In this interview series, I’m going to introduce you to park rangers across the United States. Today’s post features Cathy Taylor, a park ranger at Paris Mountain State Park in South Carolina.
What is your name and job title?
My name is Cathy Taylor, Interpretive Ranger at Paris Mountain State Park.
Is this the first state park you’ve worked at? If not, tell me what other parks/nature centers you’ve worked at.
I’ve worked at Paris Mountain State Park in Greenville, South Carolina, for 14 years. Previously, I worked at Mountain Mitchell State Park in North Carolina, Huntington Beach State Park in South Carolina, and on the Blue Ridge Parkway (National Park in North Carolina). I have also been the Education Curator at the Greenville Zoo and an instructor at Roper Mountain Science Center, which is part of the school district for Greenville.
Where did you grow up? In the country, a city or a suburb?
I grew up in Miami, Florida, in the suburbs.
What did you love about the outdoors as a child?
As a child, I loved finding a place where there was no evidence of people – just nature. Looking out at Biscayne Bay in Miami, I could sometimes get that experience. I spent a lot of time riding my bike and exploring wooded areas. It was partly a spiritual connection. I love the song which says in part: “This is my Father’s world, and to my listening ears, all nature sings and round me rings the music of the spheres.” My mom was also a Girl Scout leader and I enjoyed camping with the troop.
When did you know you wanted to work in outdoor education?
I went to college at the University of Florida and majored in zoology but I was spending all my free time camping and canoeing with outdoor clubs and loving it. I started thinking about all the people who live in cities and don’t get these experiences, and I took some Forest Recreation classes. One summer, I worked for the City of Miami Recreation Department and saw how many inner-city kids were surrounded by concrete. I decided I wanted to introduce inner-city kids to the natural world.
Who encouraged you to pursue a career in outdoor education?
Once I decided what I wanted to do, I applied for graduate school at Clemson University, where one of the Forest Recreation professors used to work. My close friends and my family encouraged me. I was in the school of Forest and Recreation Resources, with an emphasis in Environmental Interpretation and Resource Management. This meant I was surrounded by like-minded folks who shared my interests.
What is the most common question you get from park visitors?
“Are we going to see any snakes?” My response is, ”I hope so!”
How can parents raise kids to love the outdoors?
Take children on easy hikes. Lots of schoolchildren I meet have never before been on a hike. Create scavenger hunts for the trail. One of my most successful hikes is simply one where we look for evidence of animals (webs, tracks, chewed nuts, scat, nests). Once we start, children notice everything. Give them a chance to explore; time outdoors doesn’t always have to be structured. Find immersion experiences: wading in a creek, swimming in a lake, walking in a warm rain.

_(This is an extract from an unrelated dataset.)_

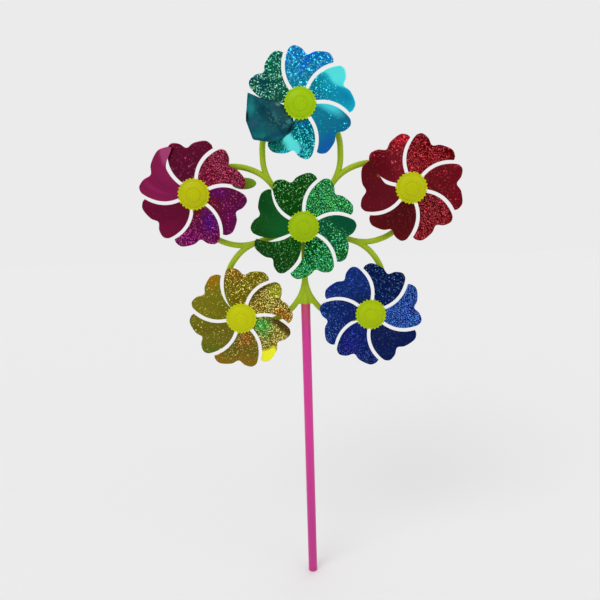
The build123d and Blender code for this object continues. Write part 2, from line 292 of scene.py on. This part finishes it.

Anything else you want to share about your job or what you love about nature/being outside?
I get to experience the seasons as they unfold. And I love that I see a different group of 2nd or 5th graders every day and lots of families in the summer. We rejoice in nature as we watch a tiger swallowtail butterfly, or a goose sitting on its nest, or a turtle basking (I saw all three of these today). At least once a week, I experience a child in a state of euphoria, saying, “I love this place and I love nature! I want to come back here tomorrow!”
I hope that appreciation for nature will lead to protection of our natural world. It is actually our world too, since we are all creatures on this beautiful planet. I don’t get rich doing this job. However, I agree with the sentiment that how you spend your days is, after all, how you spend your life. I like spending my days outside, sharing the wonders of nature.